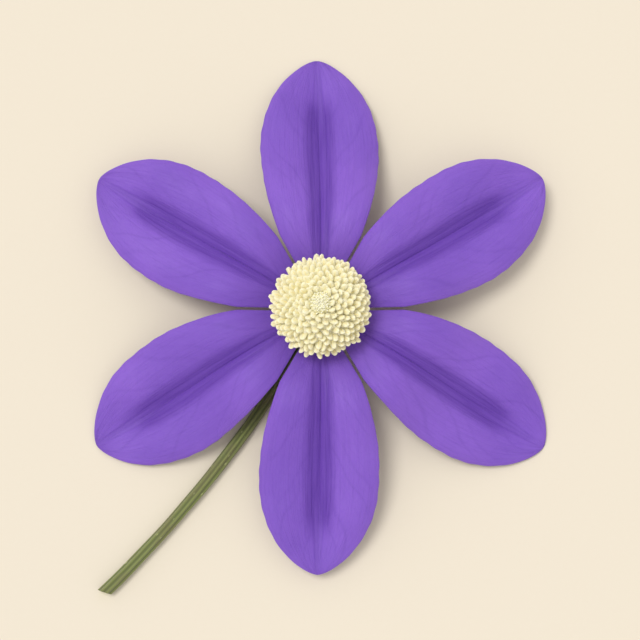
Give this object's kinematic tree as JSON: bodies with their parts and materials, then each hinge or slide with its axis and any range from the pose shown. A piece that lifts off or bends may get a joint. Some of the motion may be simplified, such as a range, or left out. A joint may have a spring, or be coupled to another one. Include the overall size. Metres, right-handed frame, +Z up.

☆ ☆ ☆ ☆

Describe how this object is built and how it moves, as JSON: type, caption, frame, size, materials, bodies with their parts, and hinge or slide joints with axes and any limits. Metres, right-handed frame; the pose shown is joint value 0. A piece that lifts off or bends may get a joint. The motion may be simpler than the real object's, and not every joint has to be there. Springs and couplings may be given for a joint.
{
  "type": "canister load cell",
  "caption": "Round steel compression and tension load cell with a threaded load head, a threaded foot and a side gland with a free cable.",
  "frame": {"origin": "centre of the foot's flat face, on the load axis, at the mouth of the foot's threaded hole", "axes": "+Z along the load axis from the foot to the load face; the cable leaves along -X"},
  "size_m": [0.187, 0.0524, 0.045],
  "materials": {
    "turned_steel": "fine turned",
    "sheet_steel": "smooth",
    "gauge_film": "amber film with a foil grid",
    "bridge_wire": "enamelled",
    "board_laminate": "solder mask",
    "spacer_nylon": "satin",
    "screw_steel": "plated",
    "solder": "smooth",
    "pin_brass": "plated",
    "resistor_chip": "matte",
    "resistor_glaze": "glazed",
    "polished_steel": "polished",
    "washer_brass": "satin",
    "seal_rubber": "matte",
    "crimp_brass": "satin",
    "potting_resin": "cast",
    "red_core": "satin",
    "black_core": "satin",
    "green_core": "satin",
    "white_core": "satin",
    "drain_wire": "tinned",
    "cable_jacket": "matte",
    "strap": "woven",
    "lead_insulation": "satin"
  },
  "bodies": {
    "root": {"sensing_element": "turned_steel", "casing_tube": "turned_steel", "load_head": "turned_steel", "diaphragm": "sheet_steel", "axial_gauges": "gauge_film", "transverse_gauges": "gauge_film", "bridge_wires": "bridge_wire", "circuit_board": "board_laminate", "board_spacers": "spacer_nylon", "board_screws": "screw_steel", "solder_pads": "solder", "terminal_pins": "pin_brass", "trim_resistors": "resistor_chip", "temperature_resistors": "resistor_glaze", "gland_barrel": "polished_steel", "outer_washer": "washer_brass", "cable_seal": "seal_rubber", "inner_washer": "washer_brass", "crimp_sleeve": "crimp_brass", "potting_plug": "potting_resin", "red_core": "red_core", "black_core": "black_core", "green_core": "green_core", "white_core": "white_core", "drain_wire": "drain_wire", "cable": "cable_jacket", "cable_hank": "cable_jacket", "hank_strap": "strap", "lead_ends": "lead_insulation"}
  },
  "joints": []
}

☆ ☆ ☆ ☆

EXERCISE DETAILS:
Go through the records and copy each line with "joints" in it.

WRITTEN SOLUTION:
Describe how this object is built and how it moves, as JSON: type, caption, frame, size, materials, bodies with their parts, and hinge or slide joints with axes and any limits. Metres, right-handed frame; the pose shown is joint value 0. A piece that lifts off or bends may get a joint. The motion may be simpler than the real object's, and not every joint has to be there. Springs and couplings may be given for a joint.
  "joints": []